Quick Pickled Salad Turnips

from New Entry Sustainable Farming Project
  • 1 bunch salad turnips
  • 1 teaspoon salt
  • 1/2 cup rice wine vinegar
  • 1 teaspoon sugar
  • 1/2 tea black peppercorns, crushed
  • 3 thin slices of ginger
Wash turnips well and slice them thinly (a mandolin works well if you have one). Place turnip slices in a small bowl and toss with the salt. Let rest until there is a pool of liquid on the bottom of the bowl, about 30 minutes. Drain turnips of the salty water and pack into a pint sized mason jar.  Add vinegar, sugar, pepper and ginger slices. Apply a watertight lid and shake to combine. Place pickled turnips in the fridge and chill before eating. Pickles can be eaten within an hour of being made and will keep for at least a week.

Zesty Quinoa Salad

from allrecipes.com

1 cup quinoa

2 cups water

1/4 cup extra-virgin olive oil

2 limes, juiced

2 teaspoons ground cumin

1 teaspoon salt

1/2 teaspoon red pepper flakes, or more to taste

1 1/2 cups halved cherry tomatoes

1 (15 ounce) can black beans, drained and rinsed

5 green onions, finely chopped

1/4 cup chopped fresh cilantro

salt and ground black pepper to taste

 

Bring quinoa and water to a boil in a saucepan. Reduce heat to medium-low, cover, and simmer until quinoa is tender and water has been absorbed, 10 to 15 minutes. Set aside to cool.

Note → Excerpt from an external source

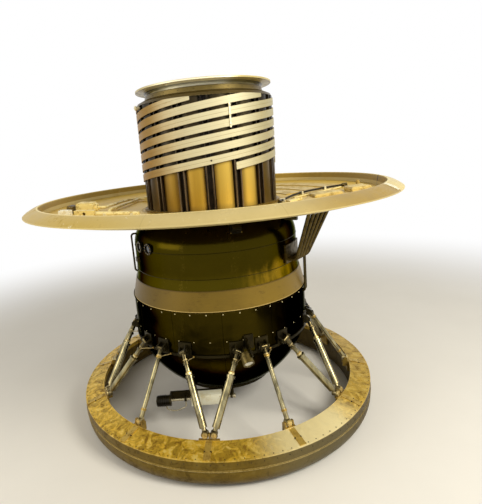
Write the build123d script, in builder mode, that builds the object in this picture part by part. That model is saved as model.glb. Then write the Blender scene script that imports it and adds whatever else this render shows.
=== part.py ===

Whisk olive oil, lime juice, cumin, 1 teaspoon salt, and red pepper flakes together in a bowl.

Combine quinoa, tomatoes, black beans, and green onions together in a bowl. Pour dressing over quinoa mixture; toss to coat. Stir in cilantro; season with salt and black pepper. Serve immediately or chill in refrigerator.